Other news outlets singled out specific Democrats' opposition to the deal as motivated by political opportunism. A March 10 New York Post editorial questioned whether Schumer and Clinton would "show the same concern" over the broader issue of port security:
Those who worked so feverishly to block the Dubai ports deal have won.
Now let's see whether those same pols who were fulminating over foreign ownership -- Chuck Schumer? Hillary Clinton? -- show the same concern over the reality of what passes for port security.
But as noted above, both Schumer and Clinton have previously supported efforts to strengthen port security. In 2005, Clinton co-sponsored a successful amendment that provided $150 million for port security grants. She also co-sponsored a 2005 amendment to provide an additional $450 million for such grants. In 2004, Schumer proposed an amendment to provide $70 million for research and development to stop nuclear materials from entering U.S. ports.
Nonetheless, a March 10 Washington Times editorial characterized Schumer as a "new supposed convert to national security":
As a vignette, this episode nicely captures what we've come to observe about Mr. Schumer. In a Congress where lawmakers regularly do just about anything to get attention, he stands out for his singular capacity for self-promotion.
This new supposed convert to national security is an embarrassment. His actions discredit people who see genuine security problems with handing ports-management contracts over to a government-owned company from Dubai.
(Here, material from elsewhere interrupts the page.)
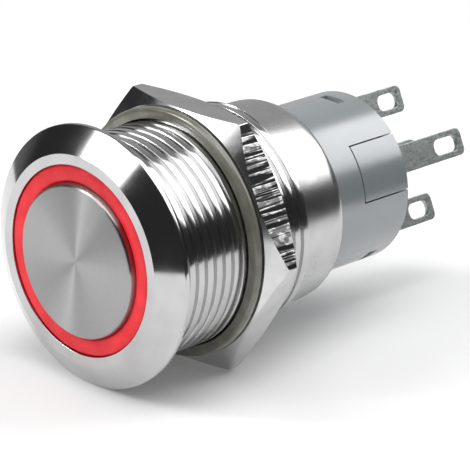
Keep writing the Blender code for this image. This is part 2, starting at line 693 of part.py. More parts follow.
def build_terminals(frame):
    """Five terminals: three for the contacts in a row and two for the lamps."""
    for name in ("terminal_lamp_plus", "terminal_lamp_minus"):
        build_blade(name, LAMP_BLADE_FRONT, LAMP_EYE_LENGTH, frame)
    foot_half = BLADE_WIDTH / 2 - FOOT_INSET
    for name, side in (("terminal_normally_open", -1), ("terminal_normally_closed", 1)):
        blade = build_blade(name, FOOT_FRONT - FOOT_INSET, CONTACT_EYE_LENGTH, frame)
        inner = side * (ROCKER_REACH - RIVET_RADIUS - SLIDE_GAP)
        foot = block(name + "_foot", sorted((inner, side * CONTACT_ROW)),
                     (FOOT_FRONT, FOOT_FRONT + BLADE_THICKNESS), (-foot_half, foot_half),
                     TINNED_BRASS, frame)
        boolean(blade, foot, "UNION")
    build_common(frame)


def build_common(frame):
    """Common terminal: its blade carries a yoke whose two ears hold the pivot pin."""
    bridge_back = BRIDGE_FRONT + BLADE_THICKNESS
    ear_inner = ROCKER_WIDTH / 2 + SLIDE_GAP
    ear_outer = ear_inner + EAR_THICKNESS
    ear_front = PIVOT_PLACE - EAR_HALF_WIDTH
    blade = build_blade("terminal_common", (BRIDGE_FRONT + bridge_back) / 2, CONTACT_EYE_LENGTH, frame)
    outline = [
        (ear_front, ear_outer),
        (bridge_back, ear_outer),
        (bridge_back, -ear_outer),
        (ear_front, -ear_outer),
        (ear_front, -ear_inner),
        (BRIDGE_FRONT, -ear_inner),
        (BRIDGE_FRONT, ear_inner),
        (ear_front, ear_inner),
    ]
    yoke = upright_plate("common_yoke", outline, (-EAR_HALF_WIDTH, EAR_HALF_WIDTH), TINNED_BRASS, frame)
    boolean(blade, yoke, "UNION")
    hole = rod("common_pin_hole", PIN_RADIUS + SEAT_GAP, (-2 * ear_outer, 2 * ear_outer), TINNED_BRASS,
               "Z", (0.0, PIVOT_PLACE), frame)
    boolean(blade, hole)
    pin_half = ear_outer + SLIDE_GAP
    rod("pivot_pin", PIN_RADIUS, (-pin_half, pin_half), SPRING_STEEL, "Z", (0.0, PIVOT_PLACE), frame)


def build_fixed_contacts(frame):
    """Silver rivets on the feet of the two changeover terminals."""
    for name, side in (("fixed_contact_open", -1), ("fixed_contact_closed", 1)):
        rod(name, RIVET_RADIUS, (FIXED_FRONT, FIXED_FRONT + RIVET_HEIGHT), CONTACT_SILVER,
            centre=(side * ROCKER_REACH, 0.0), parent=frame)


def build_rocker(pivot):
    """Rocker on the pivot pin with a silver rivet at each end; it is made level on the pivot."""
    reach = ROCKER_REACH + RIVET_RADIUS
    half = ROCKER_THICKNESS / 2
    plate = block("contact_rocker", (-reach, reach), (-half, half),
                  (-ROCKER_WIDTH / 2, ROCKER_WIDTH / 2), TINNED_BRASS, pivot)
    boss_half = ROCKER_WIDTH / 2 + SEAT_GAP
    boss = rod("rocker_boss", ROCKER_BOSS, (-boss_half, boss_half), TINNED_BRASS, "Z", parent=pivot)
    boolean(plate, boss, "UNION")
    bore = rod("rocker_bore", PIN_RADIUS + PIN_GAP, (-ROCKER_WIDTH, ROCKER_WIDTH), TINNED_BRASS, "Z",
               parent=pivot)
    boolean(plate, bore)
    seat = half + SEAT_GAP
    for name, side in (("moving_contact_open", -1), ("moving_contact_closed", 1)):
        rod(name, RIVET_RADIUS, (seat, seat + RIVET_HEIGHT), CONTACT_SILVER,
            centre=(side * ROCKER_REACH, 0.0), parent=pivot)


def build_contact_spring():
    """Small coil that carries the plunger's push to the rocker."""
    span = (NOSE_END + SEAT_GAP, PIVOT_PLACE - ROCKER_BOSS - SLIDE_GAP)
    return coil("contact_spring", CONTACT_SPRING_RADIUS, CONTACT_SPRING_WIRE, span, SPRING_TURNS,
                SPRING_STEEL)


def build_leads(frame):
    """Straight wires from the lamp board to the two lamp terminals."""
    for name, side in (("lead_lamp_plus", 1), ("lead_lamp_minus", -1)):
        rod(name, LEAD_RADIUS, (BOARD_BACK + SEAT_GAP, LAMP_BLADE_FRONT - SEAT_GAP), SPRING_STEEL,
            centre=(0.0, side * LAMP_ROW), parent=frame)


def main():
    """Build every piece in the order a person would assemble it."""
    clear_scene()
    frame = add_empty("switch_clocking", rotation_y=-CLOCKING)
    button = add_empty("button_press_axis")
    nut_axis = add_empty("nut_turn_axis")
    pivot = add_empty("rocker_pivot", (0.0, PIVOT_PLACE, 0.0), parent=frame)
    build_barrel()
    build_nut(nut_axis)
    build_gasket(nut_axis)
    build_light_ring()
    build_cap(button)
    build_plunger(button)
    build_ring_seal("button_seal", SEAL_RADIUS, SEAL_SECTION, SEAL_PLACE, BLACK_RUBBER, button)
    build_clip(button)
    build_return_spring()
    build_bush(frame)
    build_lamp_board()
    build_leads(frame)
    build_housing(frame)
    seal_radius = HOUSING_RADIUS - SEAL_RING_SECTION + SEAT_GAP / 2
    build_ring_seal("housing_seal", seal_radius, SEAL_RING_SECTION - SEAT_GAP / 2, SEAL_RING_PLACE,
                    BLACK_RUBBER)
    build_base(frame)
    build_terminals(frame)
    build_fixed_contacts(frame)
    build_rocker(pivot)
    pivot.rotation_euler = (0.0, 0.0, ROCKER_TILT)
    build_contact_spring()


main()
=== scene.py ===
"""Looks for an illuminated stainless push button with a red lens ring.

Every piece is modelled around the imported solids, in metres. The button's axis is Y, its
face looks towards -Y and Z is up. Each class below is one sub-assembly, which holds its
sizes, builds its meshes and dresses them. Each finish is a small frozen class that makes
one node material.
"""

import json
import logging
import math
from collections.abc import Callable, Sequence
from dataclasses import dataclass
from enum import Enum
from functools import cache
from typing import Protocol

import bmesh
import bpy
from bmesh.types import BMEdge, BMesh, BMFace, BMVert
from bpy.types import Material, Node, NodeSocket
from mathutils import Matrix, Vector


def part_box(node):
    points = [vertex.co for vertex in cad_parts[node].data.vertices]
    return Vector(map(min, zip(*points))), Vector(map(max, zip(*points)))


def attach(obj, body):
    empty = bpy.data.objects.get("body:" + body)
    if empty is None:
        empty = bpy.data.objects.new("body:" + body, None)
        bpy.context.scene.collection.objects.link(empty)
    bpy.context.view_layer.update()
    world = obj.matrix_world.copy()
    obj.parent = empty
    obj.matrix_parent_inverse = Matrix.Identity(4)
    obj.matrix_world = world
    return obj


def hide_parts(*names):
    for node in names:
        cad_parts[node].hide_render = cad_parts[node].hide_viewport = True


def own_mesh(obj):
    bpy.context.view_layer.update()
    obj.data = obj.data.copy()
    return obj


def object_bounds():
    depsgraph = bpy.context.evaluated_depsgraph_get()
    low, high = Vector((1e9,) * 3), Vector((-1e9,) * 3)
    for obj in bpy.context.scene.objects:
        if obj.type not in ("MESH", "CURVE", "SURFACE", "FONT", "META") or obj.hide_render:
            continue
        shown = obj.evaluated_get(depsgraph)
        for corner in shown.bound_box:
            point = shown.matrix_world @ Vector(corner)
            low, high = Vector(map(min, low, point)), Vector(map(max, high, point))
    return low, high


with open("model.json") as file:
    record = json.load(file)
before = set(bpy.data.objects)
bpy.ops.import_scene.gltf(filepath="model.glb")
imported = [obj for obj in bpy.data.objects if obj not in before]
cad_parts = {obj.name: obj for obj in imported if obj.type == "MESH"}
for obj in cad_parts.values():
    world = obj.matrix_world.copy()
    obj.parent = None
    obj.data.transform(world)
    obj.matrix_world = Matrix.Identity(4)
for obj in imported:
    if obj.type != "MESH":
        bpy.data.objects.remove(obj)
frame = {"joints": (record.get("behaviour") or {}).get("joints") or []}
CAD_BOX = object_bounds()

MM = 0.001
FINE_STEPS = 160
SMALL_STEPS = 48
ARC_STEPS = 5
ROUNDING_REACH = 0.9
WIRE_SIDES = 12
CORD_SIDES = 20
QUARTER_TURN = math.radians(90.0)
TURN_RADIUS = 10.0 * MM
WELD = 2e-6
SMOOTH_ANGLE = math.radians(30.0)
AXIS = Vector((0.0, 1.0, 0.0))
# What every turn about the button's axis shares.
ROUND_AXIS = {"cent": (0, 0, 0), "axis": AXIS}
# Roundings of turned and moulded corners.
CRISP = 0.05 * MM
SOFT = 0.1 * MM
EASY = 0.15 * MM
FULL = 0.2 * MM
SEAT_GAP = 0.05 * MM
LEAD_RADIUS = 0.22 * MM
LEAD_HOLE = 0.34 * MM
CONTACT_ROW = 5.6 * MM
LAMP_ROW = 4.95 * MM
LOG = logging.getLogger("push_button")

Point = tuple[float, float]
Color = tuple[float, float, float]
Size = tuple[float, float, float]


# ---------------------------------------------------------------- shapes


@dataclass(frozen=True)
class Corner:
    """A corner of a turned outline: its radius, its place along the axis and its rounding."""

    radius: float
    place: float
    rounding: float = 0.0


class Cut(Enum):
    """How one solid changes another."""

    AWAY = "DIFFERENCE"
    WITHIN = "INTERSECT"
    TOGETHER = "UNION"


class Turn(Enum):
    """The row axis that a round bar or hole runs along."""

    ALONG = "Y"
    UPRIGHT = "Z"


def rounded(corners: Sequence[Corner], closed: bool) -> list[Point]:
    """Replace each corner that has a rounding by a short curve.

    Args:
        corners: The outline's corners in order.
        closed: Whether the last corner joins the first.

    Returns:
        The outline's points as (radius, place).
    """
    points: list[Point] = []
    count = len(corners)
    for index, corner in enumerate(corners):
        here = Vector((corner.radius, corner.place))
        at_end = not closed and index in (0, count - 1)
        if corner.rounding <= 0.0 or at_end:
            points.append((here.x, here.y))
            continue
        before = corners[index - 1]
        after = corners[(index + 1) % count]
        inward = Vector((before.radius, before.place)) - here
        onward = Vector((after.radius, after.place)) - here
        opening = inward.angle(onward)
        reach = corner.rounding / math.tan(opening / 2)
        reach = min(reach, ROUNDING_REACH * inward.length, ROUNDING_REACH * onward.length)
        first = here + inward.normalized() * reach
        last = here + onward.normalized() * reach
        for step in range(ARC_STEPS + 1):
            share = step / ARC_STEPS
            point = first * (1 - share) ** 2 + here * 2 * share * (1 - share) + last * share**2
            points.append((point.x, point.y))
    return points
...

Further, on the March 9 edition of Fox News' Hannity & Colmes, co-host Sean Hannity asserted that Schumer and Clinton's opposition to the port deal "was never about homeland security or national security," but rather "about scoring some political advantage":
HANNITY: But it's interesting -- if you listen to, for example, Harry Reid and Schumer and Hillary Clinton, and the rest of them, they are still -- even though it's gone away as an issue -- well, they're still demanding a vote. Does that not prove that, for them, this was never about homeland security or national security; this was about, and always continues to be about, scoring some political advantage?